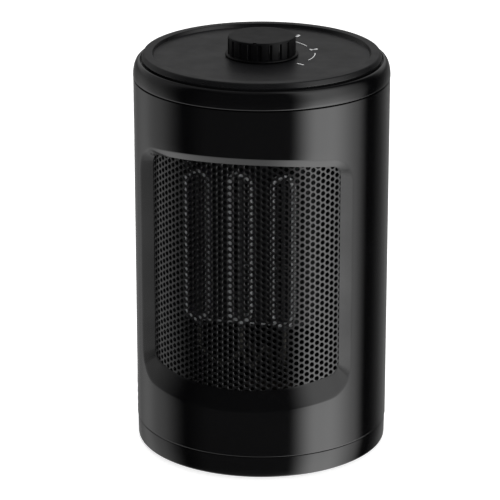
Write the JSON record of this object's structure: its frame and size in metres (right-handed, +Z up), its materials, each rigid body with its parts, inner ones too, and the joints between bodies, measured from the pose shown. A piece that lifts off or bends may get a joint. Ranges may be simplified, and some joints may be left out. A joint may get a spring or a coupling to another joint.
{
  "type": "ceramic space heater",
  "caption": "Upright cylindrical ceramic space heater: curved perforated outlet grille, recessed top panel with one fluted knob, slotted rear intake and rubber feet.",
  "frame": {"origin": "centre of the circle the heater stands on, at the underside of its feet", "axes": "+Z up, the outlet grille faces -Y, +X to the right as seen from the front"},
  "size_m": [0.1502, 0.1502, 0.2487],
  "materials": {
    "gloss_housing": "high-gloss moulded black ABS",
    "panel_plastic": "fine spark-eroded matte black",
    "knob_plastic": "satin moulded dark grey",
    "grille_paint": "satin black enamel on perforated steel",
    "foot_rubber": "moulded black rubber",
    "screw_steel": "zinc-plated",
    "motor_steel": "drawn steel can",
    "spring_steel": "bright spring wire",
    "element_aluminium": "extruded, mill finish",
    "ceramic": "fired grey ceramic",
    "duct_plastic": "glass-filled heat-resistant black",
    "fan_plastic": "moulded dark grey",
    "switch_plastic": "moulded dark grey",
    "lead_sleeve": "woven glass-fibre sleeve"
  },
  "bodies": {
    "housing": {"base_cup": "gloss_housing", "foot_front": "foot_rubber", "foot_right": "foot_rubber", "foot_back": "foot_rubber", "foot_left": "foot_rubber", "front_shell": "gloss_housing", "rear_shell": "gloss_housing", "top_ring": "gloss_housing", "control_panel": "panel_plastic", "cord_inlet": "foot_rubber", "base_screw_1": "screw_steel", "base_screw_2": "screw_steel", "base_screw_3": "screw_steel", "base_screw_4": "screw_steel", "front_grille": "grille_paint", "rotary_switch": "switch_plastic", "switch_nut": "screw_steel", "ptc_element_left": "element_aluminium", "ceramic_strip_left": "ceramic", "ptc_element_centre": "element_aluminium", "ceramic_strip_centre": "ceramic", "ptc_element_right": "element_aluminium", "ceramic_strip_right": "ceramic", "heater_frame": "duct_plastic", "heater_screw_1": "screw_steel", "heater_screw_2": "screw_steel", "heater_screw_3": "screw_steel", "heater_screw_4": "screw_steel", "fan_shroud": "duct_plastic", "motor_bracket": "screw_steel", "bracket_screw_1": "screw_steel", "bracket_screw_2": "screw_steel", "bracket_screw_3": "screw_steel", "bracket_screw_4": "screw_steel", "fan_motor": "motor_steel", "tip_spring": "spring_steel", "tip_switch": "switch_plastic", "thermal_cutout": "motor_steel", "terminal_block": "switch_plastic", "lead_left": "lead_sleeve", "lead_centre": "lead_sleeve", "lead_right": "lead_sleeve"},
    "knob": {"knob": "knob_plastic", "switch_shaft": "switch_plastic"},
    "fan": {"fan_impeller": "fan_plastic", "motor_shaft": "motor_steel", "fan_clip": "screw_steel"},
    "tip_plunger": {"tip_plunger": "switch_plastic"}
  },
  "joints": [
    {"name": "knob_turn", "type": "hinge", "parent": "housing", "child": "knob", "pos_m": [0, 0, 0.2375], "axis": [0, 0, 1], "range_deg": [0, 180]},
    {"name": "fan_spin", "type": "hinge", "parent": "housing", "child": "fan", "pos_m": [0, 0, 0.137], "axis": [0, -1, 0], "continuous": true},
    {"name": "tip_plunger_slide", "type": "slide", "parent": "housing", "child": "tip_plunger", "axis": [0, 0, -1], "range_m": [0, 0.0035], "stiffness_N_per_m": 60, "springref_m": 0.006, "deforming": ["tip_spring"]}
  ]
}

===============

**Objective:** From the data above, extract every line in its exact form.

**Written solution:**
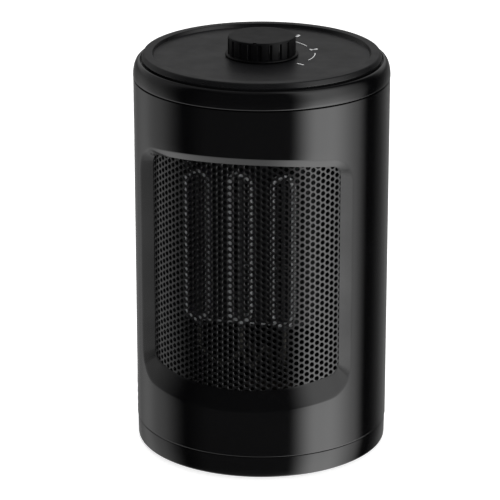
Write the JSON record of this object's structure: its frame and size in metres (right-handed, +Z up), its materials, each rigid body with its parts, inner ones too, and the joints between bodies, measured from the pose shown. A piece that lifts off or bends may get a joint. Ranges may be simplified, and some joints may be left out. A joint may get a spring or a coupling to another joint.
{
  "type": "ceramic space heater",
  "caption": "Upright cylindrical ceramic space heater: curved perforated outlet grille, recessed top panel with one fluted knob, slotted rear intake and rubber feet.",
  "frame": {"origin": "centre of the circle the heater stands on, at the underside of its feet", "axes": "+Z up, the outlet grille faces -Y, +X to the right as seen from the front"},
  "size_m": [0.1502, 0.1502, 0.2487],
  "materials": {
    "gloss_housing": "high-gloss moulded black ABS",
    "panel_plastic": "fine spark-eroded matte black",
    "knob_plastic": "satin moulded dark grey",
    "grille_paint": "satin black enamel on perforated steel",
    "foot_rubber": "moulded black rubber",
    "screw_steel": "zinc-plated",
    "motor_steel": "drawn steel can",
    "spring_steel": "bright spring wire",
    "element_aluminium": "extruded, mill finish",
    "ceramic": "fired grey ceramic",
    "duct_plastic": "glass-filled heat-resistant black",
    "fan_plastic": "moulded dark grey",
    "switch_plastic": "moulded dark grey",
    "lead_sleeve": "woven glass-fibre sleeve"
  },
  "bodies": {
    "housing": {"base_cup": "gloss_housing", "foot_front": "foot_rubber", "foot_right": "foot_rubber", "foot_back": "foot_rubber", "foot_left": "foot_rubber", "front_shell": "gloss_housing", "rear_shell": "gloss_housing", "top_ring": "gloss_housing", "control_panel": "panel_plastic", "cord_inlet": "foot_rubber", "base_screw_1": "screw_steel", "base_screw_2": "screw_steel", "base_screw_3": "screw_steel", "base_screw_4": "screw_steel", "front_grille": "grille_paint", "rotary_switch": "switch_plastic", "switch_nut": "screw_steel", "ptc_element_left": "element_aluminium", "ceramic_strip_left": "ceramic", "ptc_element_centre": "element_aluminium", "ceramic_strip_centre": "ceramic", "ptc_element_right": "element_aluminium", "ceramic_strip_right": "ceramic", "heater_frame": "duct_plastic", "heater_screw_1": "screw_steel", "heater_screw_2": "screw_steel", "heater_screw_3": "screw_steel", "heater_screw_4": "screw_steel", "fan_shroud": "duct_plastic", "motor_bracket": "screw_steel", "bracket_screw_1": "screw_steel", "bracket_screw_2": "screw_steel", "bracket_screw_3": "screw_steel", "bracket_screw_4": "screw_steel", "fan_motor": "motor_steel", "tip_spring": "spring_steel", "tip_switch": "switch_plastic", "thermal_cutout": "motor_steel", "terminal_block": "switch_plastic", "lead_left": "lead_sleeve", "lead_centre": "lead_sleeve", "lead_right": "lead_sleeve"},
    "knob": {"knob": "knob_plastic", "switch_shaft": "switch_plastic"},
    "fan": {"fan_impeller": "fan_plastic", "motor_shaft": "motor_steel", "fan_clip": "screw_steel"},
    "tip_plunger": {"tip_plunger": "switch_plastic"}
  },
  "joints": [
    {"name": "knob_turn", "type": "hinge", "parent": "housing", "child": "knob", "pos_m": [0, 0, 0.2375], "axis": [0, 0, 1], "range_deg": [0, 180]},
    {"name": "fan_spin", "type": "hinge", "parent": "housing", "child": "fan", "pos_m": [0, 0, 0.137], "axis": [0, -1, 0], "continuous": true},
    {"name": "tip_plunger_slide", "type": "slide", "parent": "housing", "child": "tip_plunger", "axis": [0, 0, -1], "range_m": [0, 0.0035], "stiffness_N_per_m": 60, "springref_m": 0.006, "deforming": ["tip_spring"]}
  ]
}